▶ **Your goal**
Verbatim output of all the material below is required.

▶ **Data**
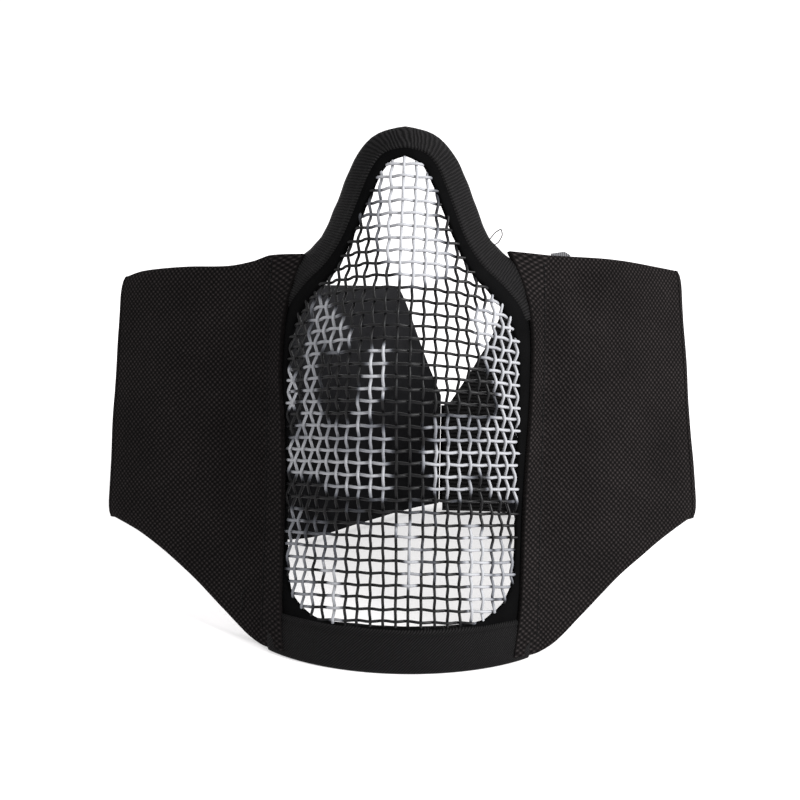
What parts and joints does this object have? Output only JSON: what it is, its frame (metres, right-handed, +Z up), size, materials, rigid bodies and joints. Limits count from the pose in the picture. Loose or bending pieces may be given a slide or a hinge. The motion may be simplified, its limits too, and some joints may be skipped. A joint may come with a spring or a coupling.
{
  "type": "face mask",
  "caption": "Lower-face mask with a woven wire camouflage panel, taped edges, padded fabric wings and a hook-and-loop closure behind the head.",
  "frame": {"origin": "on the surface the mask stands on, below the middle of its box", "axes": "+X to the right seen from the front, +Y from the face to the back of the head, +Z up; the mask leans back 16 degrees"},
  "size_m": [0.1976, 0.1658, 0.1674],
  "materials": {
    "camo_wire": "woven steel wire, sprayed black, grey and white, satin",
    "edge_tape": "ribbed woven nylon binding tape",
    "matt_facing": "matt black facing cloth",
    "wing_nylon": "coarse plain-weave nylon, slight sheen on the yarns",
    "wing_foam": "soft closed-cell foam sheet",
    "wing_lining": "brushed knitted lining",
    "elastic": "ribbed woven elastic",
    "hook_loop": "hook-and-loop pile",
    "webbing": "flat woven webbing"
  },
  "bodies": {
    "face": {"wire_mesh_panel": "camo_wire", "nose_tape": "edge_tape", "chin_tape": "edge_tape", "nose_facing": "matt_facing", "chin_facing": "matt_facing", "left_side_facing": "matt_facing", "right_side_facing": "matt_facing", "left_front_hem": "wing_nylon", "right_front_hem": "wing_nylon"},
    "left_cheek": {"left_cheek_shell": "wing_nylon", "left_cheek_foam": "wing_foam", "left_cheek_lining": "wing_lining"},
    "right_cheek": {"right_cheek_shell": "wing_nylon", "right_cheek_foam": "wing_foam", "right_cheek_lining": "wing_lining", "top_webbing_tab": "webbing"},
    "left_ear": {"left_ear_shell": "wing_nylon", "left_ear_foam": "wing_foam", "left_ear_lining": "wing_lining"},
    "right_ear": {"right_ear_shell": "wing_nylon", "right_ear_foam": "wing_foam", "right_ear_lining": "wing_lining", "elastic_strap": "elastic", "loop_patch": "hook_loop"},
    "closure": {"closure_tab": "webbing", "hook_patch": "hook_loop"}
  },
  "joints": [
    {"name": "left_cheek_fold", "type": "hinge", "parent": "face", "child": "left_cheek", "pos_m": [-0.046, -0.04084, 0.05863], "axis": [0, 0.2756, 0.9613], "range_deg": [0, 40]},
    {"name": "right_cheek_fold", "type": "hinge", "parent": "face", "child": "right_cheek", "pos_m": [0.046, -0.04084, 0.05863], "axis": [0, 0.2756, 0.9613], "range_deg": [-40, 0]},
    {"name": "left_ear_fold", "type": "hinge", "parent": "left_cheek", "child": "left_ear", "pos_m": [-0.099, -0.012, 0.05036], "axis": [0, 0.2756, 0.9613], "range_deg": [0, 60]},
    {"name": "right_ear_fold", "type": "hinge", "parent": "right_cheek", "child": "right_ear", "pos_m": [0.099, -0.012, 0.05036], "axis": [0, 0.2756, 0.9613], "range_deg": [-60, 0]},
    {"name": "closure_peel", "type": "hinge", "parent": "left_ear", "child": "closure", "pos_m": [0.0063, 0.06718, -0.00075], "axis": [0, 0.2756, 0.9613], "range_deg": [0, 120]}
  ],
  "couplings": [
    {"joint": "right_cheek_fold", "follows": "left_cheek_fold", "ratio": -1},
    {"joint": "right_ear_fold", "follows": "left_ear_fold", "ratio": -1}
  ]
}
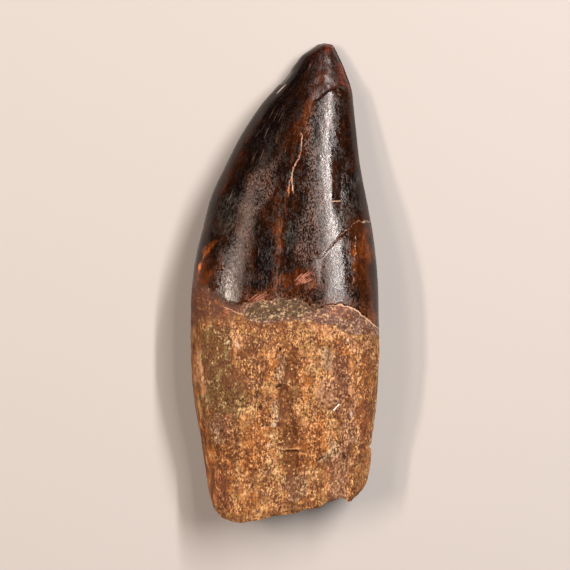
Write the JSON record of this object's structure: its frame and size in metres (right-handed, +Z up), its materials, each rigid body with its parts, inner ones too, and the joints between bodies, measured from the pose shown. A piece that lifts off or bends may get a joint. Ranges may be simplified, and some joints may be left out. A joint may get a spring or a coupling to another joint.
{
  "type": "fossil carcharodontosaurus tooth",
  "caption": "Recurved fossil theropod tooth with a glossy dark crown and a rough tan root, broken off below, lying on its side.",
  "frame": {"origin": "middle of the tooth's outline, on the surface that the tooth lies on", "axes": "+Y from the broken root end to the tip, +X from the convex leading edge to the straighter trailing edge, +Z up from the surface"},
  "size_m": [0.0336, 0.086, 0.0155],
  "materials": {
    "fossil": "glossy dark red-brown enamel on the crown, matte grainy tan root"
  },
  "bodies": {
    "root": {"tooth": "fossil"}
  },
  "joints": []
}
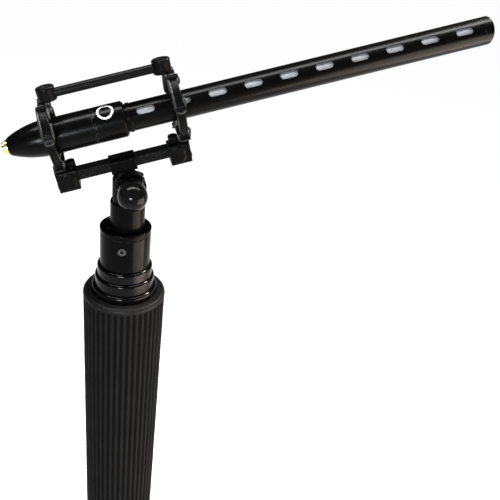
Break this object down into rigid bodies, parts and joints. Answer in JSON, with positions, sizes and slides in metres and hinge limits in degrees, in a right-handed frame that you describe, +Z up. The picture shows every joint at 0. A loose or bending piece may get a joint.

▶ **Solution for this exercise**
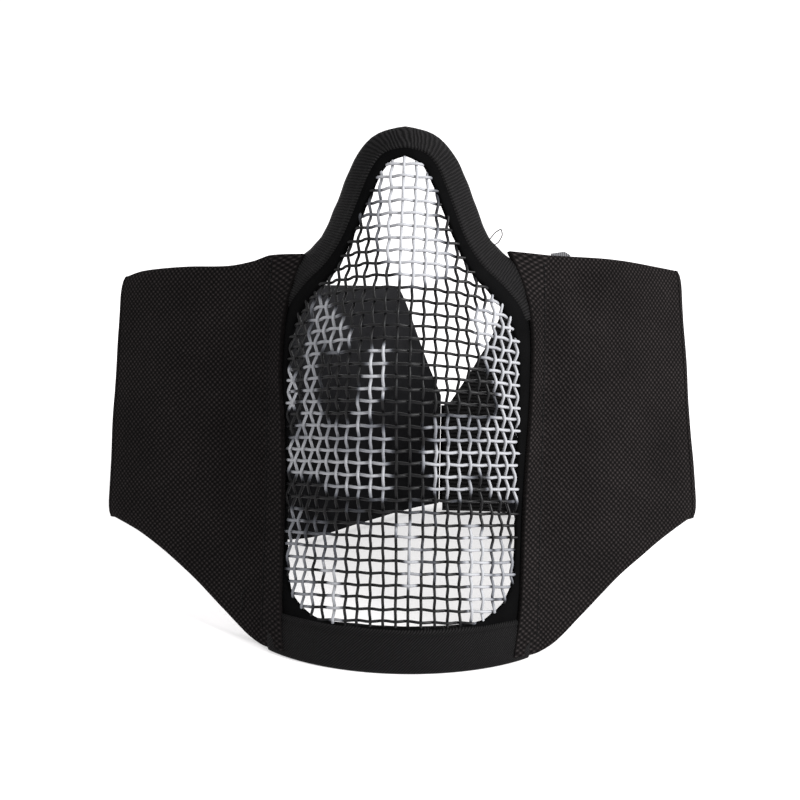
What parts and joints does this object have? Output only JSON: what it is, its frame (metres, right-handed, +Z up), size, materials, rigid bodies and joints. Limits count from the pose in the picture. Loose or bending pieces may be given a slide or a hinge. The motion may be simplified, its limits too, and some joints may be skipped. A joint may come with a spring or a coupling.
{
  "type": "face mask",
  "caption": "Lower-face mask with a woven wire camouflage panel, taped edges, padded fabric wings and a hook-and-loop closure behind the head.",
  "frame": {"origin": "on the surface the mask stands on, below the middle of its box", "axes": "+X to the right seen from the front, +Y from the face to the back of the head, +Z up; the mask leans back 16 degrees"},
  "size_m": [0.1976, 0.1658, 0.1674],
  "materials": {
    "camo_wire": "woven steel wire, sprayed black, grey and white, satin",
    "edge_tape": "ribbed woven nylon binding tape",
    "matt_facing": "matt black facing cloth",
    "wing_nylon": "coarse plain-weave nylon, slight sheen on the yarns",
    "wing_foam": "soft closed-cell foam sheet",
    "wing_lining": "brushed knitted lining",
    "elastic": "ribbed woven elastic",
    "hook_loop": "hook-and-loop pile",
    "webbing": "flat woven webbing"
  },
  "bodies": {
    "face": {"wire_mesh_panel": "camo_wire", "nose_tape": "edge_tape", "chin_tape": "edge_tape", "nose_facing": "matt_facing", "chin_facing": "matt_facing", "left_side_facing": "matt_facing", "right_side_facing": "matt_facing", "left_front_hem": "wing_nylon", "right_front_hem": "wing_nylon"},
    "left_cheek": {"left_cheek_shell": "wing_nylon", "left_cheek_foam": "wing_foam", "left_cheek_lining": "wing_lining"},
    "right_cheek": {"right_cheek_shell": "wing_nylon", "right_cheek_foam": "wing_foam", "right_cheek_lining": "wing_lining", "top_webbing_tab": "webbing"},
    "left_ear": {"left_ear_shell": "wing_nylon", "left_ear_foam": "wing_foam", "left_ear_lining": "wing_lining"},
    "right_ear": {"right_ear_shell": "wing_nylon", "right_ear_foam": "wing_foam", "right_ear_lining": "wing_lining", "elastic_strap": "elastic", "loop_patch": "hook_loop"},
    "closure": {"closure_tab": "webbing", "hook_patch": "hook_loop"}
  },
  "joints": [
    {"name": "left_cheek_fold", "type": "hinge", "parent": "face", "child": "left_cheek", "pos_m": [-0.046, -0.04084, 0.05863], "axis": [0, 0.2756, 0.9613], "range_deg": [0, 40]},
    {"name": "right_cheek_fold", "type": "hinge", "parent": "face", "child": "right_cheek", "pos_m": [0.046, -0.04084, 0.05863], "axis": [0, 0.2756, 0.9613], "range_deg": [-40, 0]},
    {"name": "left_ear_fold", "type": "hinge", "parent": "left_cheek", "child": "left_ear", "pos_m": [-0.099, -0.012, 0.05036], "axis": [0, 0.2756, 0.9613], "range_deg": [0, 60]},
    {"name": "right_ear_fold", "type": "hinge", "parent": "right_cheek", "child": "right_ear", "pos_m": [0.099, -0.012, 0.05036], "axis": [0, 0.2756, 0.9613], "range_deg": [-60, 0]},
    {"name": "closure_peel", "type": "hinge", "parent": "left_ear", "child": "closure", "pos_m": [0.0063, 0.06718, -0.00075], "axis": [0, 0.2756, 0.9613], "range_deg": [0, 120]}
  ],
  "couplings": [
    {"joint": "right_cheek_fold", "follows": "left_cheek_fold", "ratio": -1},
    {"joint": "right_ear_fold", "follows": "left_ear_fold", "ratio": -1}
  ]
}
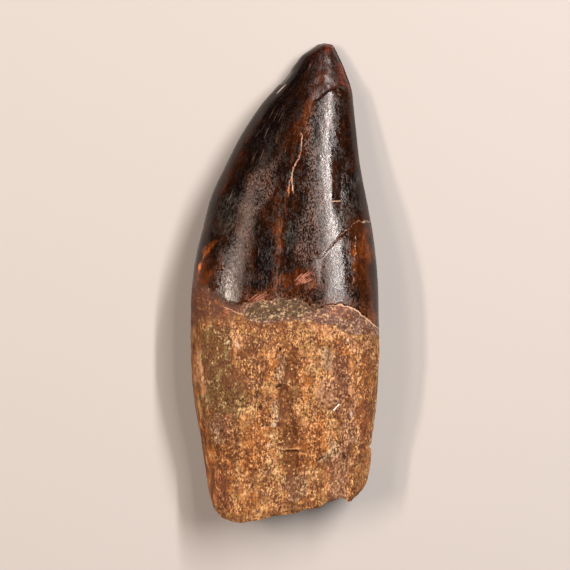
Write the JSON record of this object's structure: its frame and size in metres (right-handed, +Z up), its materials, each rigid body with its parts, inner ones too, and the joints between bodies, measured from the pose shown. A piece that lifts off or bends may get a joint. Ranges may be simplified, and some joints may be left out. A joint may get a spring or a coupling to another joint.
{
  "type": "fossil carcharodontosaurus tooth",
  "caption": "Recurved fossil theropod tooth with a glossy dark crown and a rough tan root, broken off below, lying on its side.",
  "frame": {"origin": "middle of the tooth's outline, on the surface that the tooth lies on", "axes": "+Y from the broken root end to the tip, +X from the convex leading edge to the straighter trailing edge, +Z up from the surface"},
  "size_m": [0.0336, 0.086, 0.0155],
  "materials": {
    "fossil": "glossy dark red-brown enamel on the crown, matte grainy tan root"
  },
  "bodies": {
    "root": {"tooth": "fossil"}
  },
  "joints": []
}
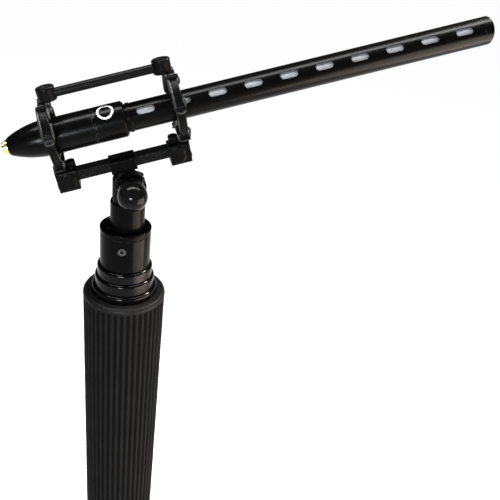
Break this object down into rigid bodies, parts and joints. Answer in JSON, with positions, sizes and slides in metres and hinge limits in degrees, in a right-handed frame that you describe, +Z up. The picture shows every joint at 0. A loose or bending piece may get a joint.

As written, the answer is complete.